Eweida & Ors v The United Kingdom (Applications nos. 48420/10, 59842/10, 51671/10 and 36516/10)

Conjoined appeals in four cases concerning alleged failures to protect the appellants' rights to manifest their religious belief either through dress or performance of services. One appeal succeeded, the others failed.

The applicants were complaining that the UK domestic law failed adequately to protect their right to manifest their religion. Two applicants, (1) a check-in worker for British Airways and (2) a nurse on a geriatric ward, were complaining specifically about restrictions placed by their employers on their wearing of a cross visibly around their necks. The other two, (3) a registrar for births, deaths and marriages employed by the local authority and (4) a counsellor working for Relate, complained specifically about sanctions taken against them by their employers as a result of their concerns about performing services which they considered to condone homosexual union.

In this judgment the ECHR sets out the full background to each application, the relevant domestic and international law, the parties' submissions and the general principles of Article 9 (freedom of thought, conscience and religion) and Article 14 (discrimination). It then applies the principles to each of the applications as follows:

(1) the BA worker: they found that while the employers wish to maintain a corporate identity was legitimate, their response (in sending her home without pay until she complied with the dress code that prevented the wearing of the cross) was disproportionate. A subsequent change of dress code demonstrated that the prohibition was not crucial. Consequently they concluded that where there is no evidence of any real encroachment on the interests of others, the UK had failed sufficiently to protect the the applicant's right to manifest her religion, in breach of the positive obligation under Article 9.

(2) the nurse: the Court acknowledged that the applicant's right to manifest her religion by wearing her cross visibly "must weigh heavily in the balance". However, the reason given for asking her to remove it - the protection of health and safety on a hospital ward - was "inherently of a greater magnitude" than that which applied in respect of the BA worker. This was also an area where the domestic authorities must be allowed a wide margin of appreciation so it followed that the actions of the employer were not disproportionate.

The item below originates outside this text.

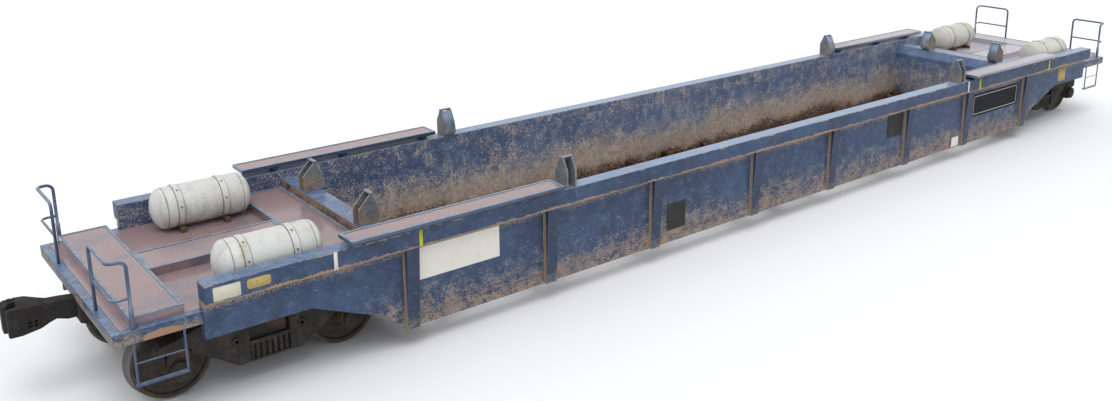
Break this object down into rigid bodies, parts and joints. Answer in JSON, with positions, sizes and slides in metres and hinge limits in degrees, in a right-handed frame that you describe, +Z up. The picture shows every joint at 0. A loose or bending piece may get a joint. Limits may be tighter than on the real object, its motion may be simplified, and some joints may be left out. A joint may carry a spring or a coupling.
{
  "type": "container well car",
  "caption": "Empty rail well car with a low well between ribbed side girders, end platforms with air tanks and handrails, corner guides, two trucks and knuckle couplers.",
  "frame": {"origin": "on the car's middle at the level of the wheel flange tips", "axes": "+X along the car, +Z up, +Y across to the left side"},
  "size_m": [19.8696, 3.24, 1.7979],
  "materials": {
    "side_paint": "weathered",
    "sill_rust": "rusted",
    "cover_grey": "dull",
    "edge_blue": "weathered",
    "rib_dark": "weathered",
    "floor_rust": "rusted",
    "deck_tread": "rusted tread",
    "under_dark": "weathered",
    "coupler_cast": "cast",
    "tank_cream": "satin",
    "band_brown": "rusted",
    "board_dark": "satin",
    "truck_cast": "cast",
    "bearing_steel": "cast",
    "wheel_steel": "worn",
    "sign_cream": "satin"
  },
  "bodies": {
    "carbody": {"air_tanks": "tank_cream", "body_bolsters": "under_dark", "bulkhead_beams": "side_paint", "bulkhead_guide_caps": "side_paint", "bulkhead_guide_plates": "side_paint", "bulkhead_walkways": "deck_tread", "bulkhead_walls": "floor_rust", "centre_walkways": "deck_tread", "chord_guide_caps": "side_paint", "chord_guide_plates": "side_paint", "container_pedestals": "floor_rust", "coupler_knuckles": "coupler_cast", "couplers": "coupler_cast", "cover_plates": "cover_grey", "deck_plates": "deck_tread", "draft_sills": "under_dark", "end_sills": "side_paint", "end_walkways": "deck_tread", "floor_braces": "floor_rust", "floor_crossbearers": "floor_rust", "floor_ledges": "floor_rust", "handrails": "side_paint", "number_boards": "sign_cream", "platform_side_bars": "side_paint", "running_board_brackets": "side_paint", "running_board_edges": "edge_blue", "running_boards": "deck_tread", "side_ribs": "rib_dark", "side_sheets": "side_paint", "side_sills": "sill_rust", "side_steps": "side_paint", "sign_boards": "board_dark", "tank_bands": "band_brown", "tank_feet": "band_brown", "top_chords": "side_paint", "walkway_edges": "edge_blue"},
    "truck_near": {"truck_near_bearings": "bearing_steel", "truck_near_bolster": "truck_cast", "truck_near_brake_beams": "truck_cast", "truck_near_side_frames": "truck_cast", "truck_near_springs": "truck_cast"},
    "truck_far": {"truck_far_bearings": "bearing_steel", "truck_far_bolster": "truck_cast", "truck_far_brake_beams": "truck_cast", "truck_far_side_frames": "truck_cast", "truck_far_springs": "truck_cast"},
    "wheelset_near_outer": {"axle_near_outer": "wheel_steel", "wheels_near_outer": "wheel_steel"},
    "wheelset_near_inner": {"axle_near_inner": "wheel_steel", "wheels_near_inner": "wheel_steel"},
    "wheelset_far_inner": {"axle_far_inner": "wheel_steel", "wheels_far_inner": "wheel_steel"},
    "wheelset_far_outer": {"axle_far_outer": "wheel_steel", "wheels_far_outer": "wheel_steel"}
  },
  "joints": [
    {"name": "truck_near_swivel", "type": "hinge", "parent": "carbody", "child": "truck_near", "pos_m": [-7.745, 0, 0.735], "axis": [0, 0, 1], "range_deg": [-5, 5]},
    {"name": "truck_far_swivel", "type": "hinge", "parent": "carbody", "child": "truck_far", "pos_m": [7.745, 0, 0.735], "axis": [0, 0, 1], "range_deg": [-5, 5]},
    {"name": "wheelset_near_outer_roll", "type": "hinge", "parent": "truck_near", "child": "wheelset_near_outer", "pos_m": [-8.6595, 0, 0.427], "axis": [0, 1, 0], "continuous": true},
    {"name": "wheelset_near_inner_roll", "type": "hinge", "parent": "truck_near", "child": "wheelset_near_inner", "pos_m": [-6.8305, 0, 0.427], "axis": [0, 1, 0], "continuous": true},
    {"name": "wheelset_far_inner_roll", "type": "hinge", "parent": "truck_far", "child": "wheelset_far_inner", "pos_m": [6.8305, 0, 0.427], "axis": [0, 1, 0], "continuous": true},
    {"name": "wheelset_far_outer_roll", "type": "hinge", "parent": "truck_far", "child": "wheelset_far_outer", "pos_m": [8.6595, 0, 0.427], "axis": [0, 1, 0], "continuous": true}
  ]
}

(3) the registrar: the Court acknowledged that the local authority's requirement that all registrars of births, marriages and deaths also be designated as civil partnership registrars had a particularly detrimental impact on the applicant because of her religious beliefs and that this requirement was introduced after she had been appointed. However the local authority's policy sought to protect the Convention right of others and so could not be said to have exceeded the wide margin of appreciation available.

(4) the counsellor: the Court noted that an individual's decision to seek employment and responsibilities which  will knowingly have an impact on his freedom to manifest his religious belief is not determinative of when considering whether there has been an interference with Article 9 rights. However the most important factor was that the employer was seeking to implement a service without discrimination and again the margin of appreciation had not been breached.